Who paid attention to the RTP information in the typo ad? Among those who hadn’t gambled in the last year, 25% answered the RTP question correctly, independently of which RTP they saw. However, those who had gambled recently were more likely to answer correctly after seeing the ‘low RTP’ than the ‘high RTP’ ad (40% vs 33%, p=0.025). This suggests that those who had gambled the year before were more attentive to the typo in general, and might be more sensitive to differences in RTPs.   

Implications

The RTP tells the consumer how much of their money they can expect to win back were they to play a slot game many times. However, operators are currently only required to display this information in the T&Cs for a game, not in the ad itself. We show that those people who have gambled recently do pay attention to and adjust their behaviour in response to the RTP being displayed. Including this information in ads therefore increases transparency in a meaningful way and can help consumers make more informed decisions about their decision to gamble. It may also help with deshrouding a significant UK market and potentially encourage greater competition among operators.
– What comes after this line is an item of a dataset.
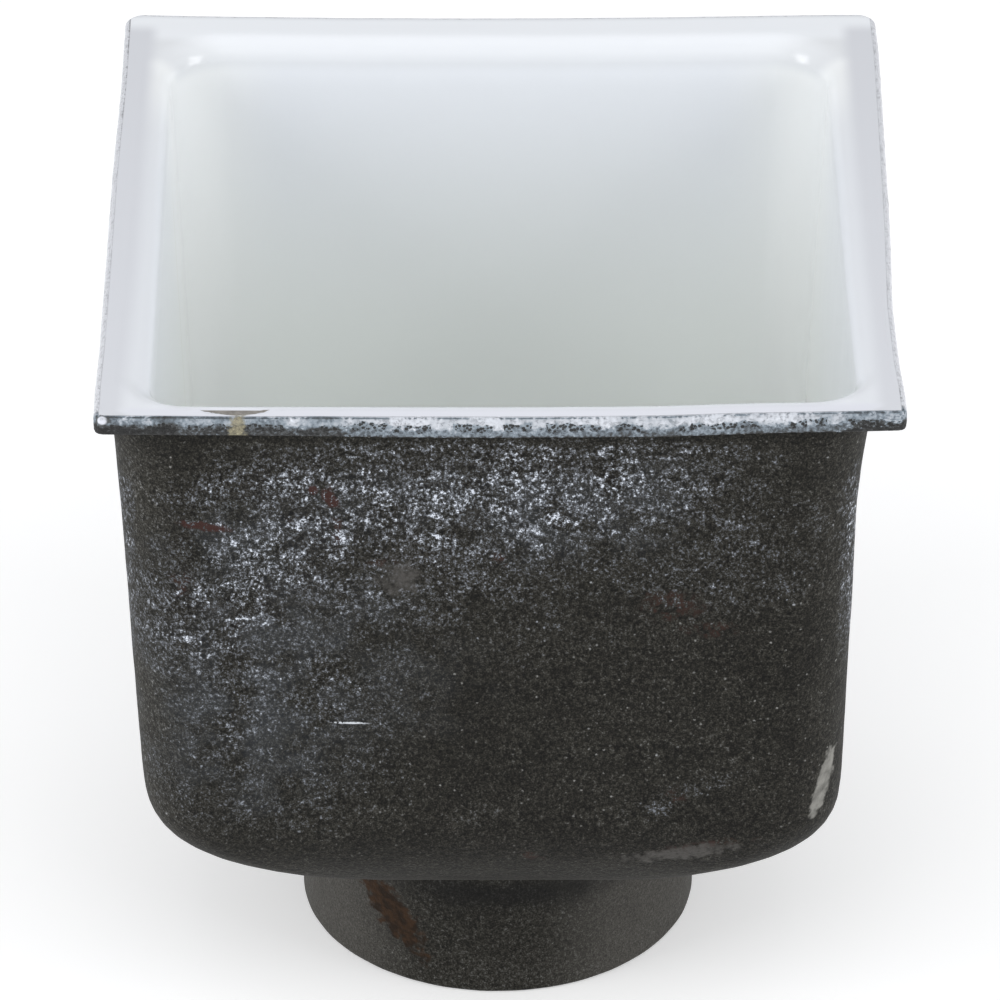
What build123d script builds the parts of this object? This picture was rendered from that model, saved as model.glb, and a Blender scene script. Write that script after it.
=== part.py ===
from build123d import *
from math import acos, cos, pi, sqrt, tan
import os

# Floor sink: a deep square basin of cast iron with a thin flanged rim, a dished bottom and a round
# outlet hub. White enamel is fused to the inside and over the rim, and a domed strainer stands
# loose in a seat over the outlet. Millimetres, +Z up. The origin is the centre of the hub's free
# end, which is also under the centre of the square rim. The front is -Y.

# Rim, measured over the enamel: its width between the middles of opposite sides, and how much
# further out the corners stand, because the sides bow in between them
rim_width = 305.0
rim_corner_flare = 1.5
rim_thickness = 8.5
rim_corner_radius = 6.0
rim_edge_radius = 2.0

# Heights from the hub's free end to the lowest point of the dish's curve, and on up to the rim
dish_base_height = 55.0
dish_depth = 69.0
wall_height = 190.5

# Outside of the walls, which the rim overhangs, and how far their mould half sat off its centre
rim_overhang = 8.4
wall_draft_degrees = 2.27
outer_corner_radius_top = 27.5
outer_corner_radius_bottom = 31.0
wall_shift = (-3.4, -3.0)
under_rim_fillet = 3.0

# Dished bottom: a quarter ellipse in profile, which turns from a rounded square into a circle
dish_reach = 109.0
dish_corner_ratio = 1.3
dish_step_count = 7

# Iron, enamel and inside corners, and how far the core sat off the rim's centre
iron_thickness = 11.0
enamel_thickness = 1.0
inner_corner_radius_top = 19.0
inner_corner_radius_bottom = 21.0
rim_roll_radius = 10.5
core_shift = (-0.5, -4.1)

# Outlet hub, with a lip that a pipe of this radius comes up through, to be caulked from inside
hub_end_radius = 80.3
hub_root_radius = 80.9
hub_end_round = 3.0
hub_root_ledge = 4.0
hub_root_fillet = 2.5
hub_bore_radius = 66.5
pipe_radius = 57.15
pipe_gap = 1.35
pipe_lip_height = 8.0

# Strainer and its seat
strainer_radius = 73.0
strainer_side_gap = 1.0
strainer_base_thickness = 4.0
seat_depth = 5.0
seat_ledge = 3.0
dome_radius = 61.0
dome_height = 44.0
dome_wall = 3.5
slot_width = 7.0
slot_count = 12
long_slot_start = 20.0
short_slot_start = 41.0
slot_sill = 3.0

# Levels and sizes worked out from the values above
wall_bottom = dish_base_height + dish_depth
rim_underside = wall_bottom + wall_height
rim_top = rim_underside + rim_thickness
wall_taper = tan(wall_draft_degrees * pi / 180)
wall_top_half = rim_width / 2 - rim_overhang
wall_bottom_half = wall_top_half - wall_height * wall_taper
dish_curve_centre = wall_bottom_half - dish_reach
wall_thickness = iron_thickness + enamel_thickness
seat_radius = strainer_radius + strainer_side_gap

# Extra depth of a solid that is cut away or joined, the least straight side of a nearly round
# square, how exactly an edge's level is matched, and the edges around a rounded square
overlap = 5.0
least_straight = 1.0
level_match = 0.01
square_edge_count = 8


def rounded_square(half, radius, level, shift):
    """A level square face with round corners, nearly a circle where the radius reaches half."""
    fitted = min(radius, half - least_straight / 2)
    return Pos(*shift, level) * RectangleRounded(2 * half, 2 * half, fitted)


def cylinder(radius, bottom, top):
    """An upright cylinder on the hub's axis, between two levels."""
    return extrude(Pos(0, 0, bottom) * Circle(radius), top - bottom)


def dish_half(depth_in, angle):
    """Half width of the dish's quarter ellipse, depth_in inside the outer face, at an angle."""
    return dish_curve_centre + (dish_reach - depth_in) * cos(angle)


def dish_level(depth_in, half):
    """Level at which the dish, depth_in inside the outer face, has come in to a half width."""
    share = (half - dish_curve_centre) / (dish_reach - depth_in)
    return wall_bottom - (dish_depth - depth_in) * sqrt(1 - share * share)


def walls(depth_in, top_level, top_radius, bottom_radius, shift):
    """The straight drafted walls as a solid block, depth_in inside their outer face."""
    top_half = wall_top_half - depth_in + (top_level - rim_underside) * wall_taper
    top = rounded_square(top_half, top_radius, top_level, shift)
    bottom = rounded_square(wall_bottom_half - depth_in, bottom_radius, wall_bottom, shift)
    return loft([bottom, top], ruled=True)


def dish(depth_in, start_radius, end_half, shift):
    """The dish as a solid block, down to a round end face that is centred on the hub's axis."""
    last_angle = acos((end_half - dish_curve_centre) / (dish_reach - depth_in))
    start_half = wall_bottom_half - depth_in
    sections = []
    for step in range(dish_step_count + 1):
        share = step / dish_step_count
        half = dish_half(depth_in, last_angle * share)
        radius = start_radius + dish_corner_ratio * (start_half - half)
        here = (shift[0] * (1 - share), shift[1] * (1 - share))
        sections.append(rounded_square(half, radius, dish_level(depth_in, half), here))
    return loft(sections)


def edges_at(shape, level):
    """The edges of a shape that lie at a level, those nearest the axis first."""
    found = [edge for edge in shape.edges() if abs(edge.center().Z - level) < level_match]
    return sorted(found, key=lambda edge: max(abs(edge.center().X), abs(edge.center().Y)))


def rim_outline(inset):
    """The flange's outline as a level face, its four sides bowed in between the corners."""
    middle = rim_width / 2 - inset
    corner = middle + rim_corner_flare
    side = ThreePointArc((corner, -corner), (middle, 0), (corner, corner))
    face = Face(Wire([Rot(0, 0, 90 * turn) * side for turn in range(4)]))
    return fillet(face.vertices(), rim_corner_radius - inset)


def rim_block(cover):
    """The square flange without its mouth, under a cover of enamel or, with none, over it."""
    block = extrude(Pos(0, 0, rim_underside) * rim_outline(cover), rim_thickness - cover)
    return fillet(block.edges().group_by(Axis.Z)[-1], rim_edge_radius - cover)


def hollow(cover):
    """The inside of the basin as a solid to cut away, with a cover still to go on what is cut."""
    depth_in = wall_thickness - cover
    mouth_level = rim_top - cover
    open_level = mouth_level + rim_roll_radius + overlap
    top_radius = inner_corner_radius_top + cover
    inside = walls(depth_in, open_level, top_radius, inner_corner_radius_bottom + cover, core_shift)
    air = Rectangle(2 * rim_width, 2 * rim_width)
    above = extrude(Pos(0, 0, mouth_level) * air, open_level - mouth_level)
    mouth = above + inside
    mouth = fillet(edges_at(mouth, mouth_level)[:square_edge_count], rim_roll_radius - cover)
    ledge_half = seat_radius + seat_ledge
    floor = dish_level(wall_thickness, ledge_half) - seat_depth - cover
    bottom = dish(depth_in, inner_corner_radius_bottom + cover, ledge_half + cover, core_shift)
    seat = cylinder(seat_radius + cover, floor, floor + seat_depth + overlap)
    return mouth + bottom + seat


def hub_bore():
    """The caulking bore, with the narrower lip at its free end, as a solid to cut away."""
    return cylinder(pipe_radius + pipe_gap, 0, pipe_lip_height) + cylinder(
        hub_bore_radius, pipe_lip_height, wall_bottom
    )


def hub(top):
    """The hub as a solid block, from its free end up to a level inside the dish."""
    root_level = dish_level(0, hub_root_radius + hub_root_ledge)
    slope = (hub_root_radius - hub_end_radius) / root_level
    block = Pos(0, 0, top / 2) * Cone(hub_end_radius, hub_end_radius + slope * top, top)
    return fillet(block.edges().group_by(Axis.Z)[0], hub_end_round)


def basin_casting():
    """The one iron casting: flange, walls, dish and hub, bored and hollowed."""
    root_half = hub_root_radius + hub_root_ledge
    root_level = dish_level(0, root_half)
    body = walls(0, rim_underside, outer_corner_radius_top, outer_corner_radius_bottom, wall_shift)
    body += dish(0, outer_corner_radius_bottom, root_half, wall_shift)
    body += hub(root_level + overlap)
    root_edges = [edge for edge in edges_at(body, root_level) if edge.is_closed]
    body = fillet(root_edges, hub_root_fillet)
    body += rim_block(enamel_thickness)
    body = fillet(edges_at(body, rim_underside)[:square_edge_count], under_rim_fillet)
    return body - hollow(enamel_thickness) - hub_bore()


def enamel_lining():
    """The fused white coat on the inside, the seat, the rim's top and the rim's edge."""
    rim_coat = rim_block(0) - rim_block(enamel_thickness)
    below_coat = extrude(Rectangle(rim_width, rim_width), rim_top - enamel_thickness)
    lining = hollow(enamel_thickness) & below_coat
    return rim_coat + lining - hollow(0) - hub_bore()


def strainer_slot(start):
    """One radial slot, from a rounded inner end at start out past the dome, along +X."""
    length = dome_radius + overlap - start
    middle = Pos(start + length / 2, 0, 0) * Box(length, slot_width, dome_height)
    return middle + Pos(start, 0, 0) * Cylinder(slot_width / 2, dome_height)


def dome_strainer():
    """The loose cast dome over the outlet: a flat base ring and a slotted spherical cap."""
    base_level = dish_level(wall_thickness, seat_radius + seat_ledge) - seat_depth
    cap_foot = base_level + strainer_base_thickness
    rise = dome_height - strainer_base_thickness
    sphere_radius = (dome_radius**2 + rise**2) / (2 * rise)
    inner_radius = sphere_radius - dome_wall
    centre_level = base_level + dome_height - sphere_radius
    opening_radius = sqrt(inner_radius**2 - (cap_foot - centre_level) ** 2)
    cap = Sphere(sphere_radius) - Sphere(inner_radius)
    cap = Pos(0, 0, centre_level) * cap & cylinder(strainer_radius, cap_foot, cap_foot + dome_height)
    ring = cylinder(strainer_radius, base_level, cap_foot) - cylinder(opening_radius, base_level, cap_foot)
    strainer = ring + cap
    slot_level = cap_foot + slot_sill + dome_height / 2
    for index in range(2 * slot_count):
        start = long_slot_start if index % 2 == 0 else short_slot_start
        turned = Rot(0, 0, 180 * index / slot_count) * strainer_slot(start)
        strainer -= Pos(0, 0, slot_level) * turned
    return strainer


parts = {
    "basin_casting": basin_casting(),
    "enamel_lining": enamel_lining(),
    "dome_strainer": dome_strainer(),
}

os.makedirs("parts", exist_ok=True)
for name, shape in parts.items():
    export_step(shape, f"parts/{name}.step")
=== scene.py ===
import bpy
import math
import numpy as np
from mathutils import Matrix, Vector, noise


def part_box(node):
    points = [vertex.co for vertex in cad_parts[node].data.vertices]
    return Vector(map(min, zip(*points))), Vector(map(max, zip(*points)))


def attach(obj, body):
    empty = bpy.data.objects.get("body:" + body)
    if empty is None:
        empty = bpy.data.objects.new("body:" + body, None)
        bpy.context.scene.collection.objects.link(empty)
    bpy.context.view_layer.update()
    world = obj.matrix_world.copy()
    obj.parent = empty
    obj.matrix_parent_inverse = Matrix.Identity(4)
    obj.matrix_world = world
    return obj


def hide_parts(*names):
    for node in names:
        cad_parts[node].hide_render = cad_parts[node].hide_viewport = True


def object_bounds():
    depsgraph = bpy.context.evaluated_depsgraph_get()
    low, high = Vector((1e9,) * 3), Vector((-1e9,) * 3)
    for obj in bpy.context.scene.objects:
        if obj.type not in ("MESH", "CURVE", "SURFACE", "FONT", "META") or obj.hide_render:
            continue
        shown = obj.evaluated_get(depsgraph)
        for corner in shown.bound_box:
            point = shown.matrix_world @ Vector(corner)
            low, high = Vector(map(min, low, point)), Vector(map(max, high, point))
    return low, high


# A square floor sink of cast iron: glossy white enamel inside and over the rim, a rough black
# sand-cast outside speckled with stray enamel, and a loose cast dome strainer over the outlet.
# Lengths are millimetres while the shapes are worked out, and metres once they are Blender's.
# The materials' masks read places in metres, and take the sizes of grains and patches in millimetres.

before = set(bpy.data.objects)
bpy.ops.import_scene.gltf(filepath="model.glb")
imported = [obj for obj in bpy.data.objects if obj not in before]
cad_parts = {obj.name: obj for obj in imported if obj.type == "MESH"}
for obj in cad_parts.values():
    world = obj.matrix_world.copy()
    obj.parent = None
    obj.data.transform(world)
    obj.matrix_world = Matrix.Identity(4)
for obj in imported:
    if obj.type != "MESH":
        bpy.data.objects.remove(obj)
cad_low, cad_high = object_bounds()

METRES = 0.001

# Rim, walls and dish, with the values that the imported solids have
rim_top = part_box("enamel_lining")[1].z / METRES
rim_half = 152.5
rim_thickness = 8.5
rim_edge_radius = 2.0
rim_underside = rim_top - rim_thickness
dish_base_height = 55.0
dish_depth = 69.0
wall_bottom = dish_base_height + dish_depth
wall_taper = math.tan(math.radians(2.27))
wall_top_half = 144.1
wall_bottom_half = wall_top_half - (rim_underside - wall_bottom) * wall_taper
wall_shift = (-3.4, -3.0)
outer_corner_radii = (27.5, 31.0)
under_rim_fillet = 3.0
dish_reach = 109.0
dish_corner_ratio = 1.3
dish_curve_centre = wall_bottom_half - dish_reach
iron_thickness = 11.0
enamel_thickness = 1.0
wall_thickness = iron_thickness + enamel_thickness
inner_corner_radii = (np.array([22.5, 22.5, 16.5, 16.5]), 21.0)
rim_roll_radius = 10.5
core_shift = (-0.5, -4.1)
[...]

However, we also show that people’s understanding of RTPs, even when framed in natural units, might be limited: a 93% RTP means one can expect to lose 7% of all money staked, on average, yet players seeing accurate RTP information were more likely to think they would win money than those who did not see RTP information on an ad. This might explain why more people decided to play the slot game after seeing this ‘high RTP’. We recommend continuing to test alternative measures of a slot game’s payout on adverts to avoid inadvertently encouraging risky behaviours. The natural units framing of the RTP used in this study was found to be the best understood among average payouts, but the average payout may not be the best statistic to use to help consumers understand whether they are likely to win. As the distribution of slot payouts is not symmetric, the RTP doesn’t represent a “typical” session and can be a misleading anchor. Alternatives to average payouts include the median session’s RTP or the percentage of sessions that have won money.